2) This is a very interesting question and I cannot give a definitive answer. The extent of incidental jurisdiction will certainly depend on the compromissory clause as such, as each treaty (and treaty provision) must be interpreted on its own merits. The extent of consent to jurisdiction might differ from treaty to treaty. I am skeptical towards a difference in the extent of jurisdiction between arbitral tribunals and standing courts under the same compromissory clause unless a difference is foreseen in that treaty. UNCLOS is a good example: Jurisdiction under Art. 288(1) UNCLOS is exactly the same for ITLOS and arbitral tribunals (of course, differences exist elsewhere).
Thank you for your insightful post. I was wondering if you could clarify a couple of points.
1) A finding of a plausible renvoi in the UNCLOS may have perhaps allowed reading in CIL immunity using Art. 31(3)(c) VCLT, as applied to the interpretation of a specific UNCLOS provision. But after rejecting any plausible renvoi to CIL immunity in UNCLOS provisions, what legal basis remained for the Tribunal to still apply the external norm, even as a part of its incidental jurisdiction?

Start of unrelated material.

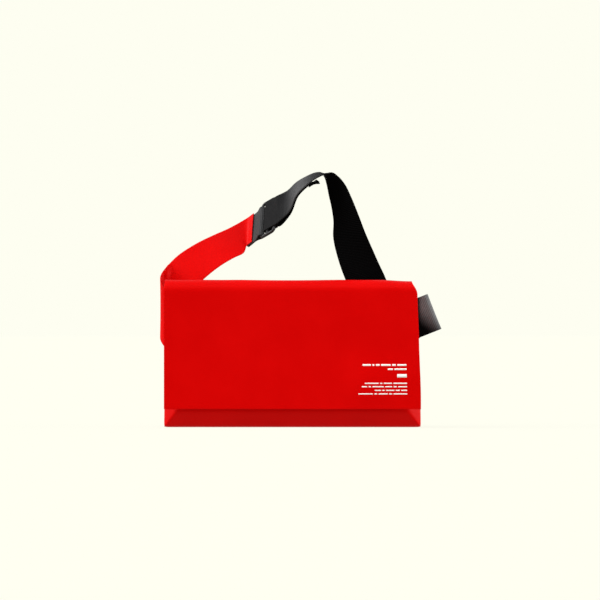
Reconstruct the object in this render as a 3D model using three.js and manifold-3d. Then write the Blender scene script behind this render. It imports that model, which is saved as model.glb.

2) Would the limits to the exercise of incidental jurisdiction by a dispute settlement body, operating under a compromissory clause, tend to vary depending upon the nature of the body? Would an international arbitral tribunal have different such limits compared to an international Court like the ICJ?
Dear Valentin,
Excellent analysis in the second part and some very pertinent issue raised which were not addressed by the tribunal especially with regard to the characteristics of incidental jurisdiction as well as whether without addressing the question of immunity would the Tribunal had reached on to a definitive conclusion so as to who had the Jurisdiction to try the marines. Really appreciate the way you have brought into the diacussion the recent Judgment by the ICJ in the ICAO Council Appeal in the Case between the Qatar v. the Quartret.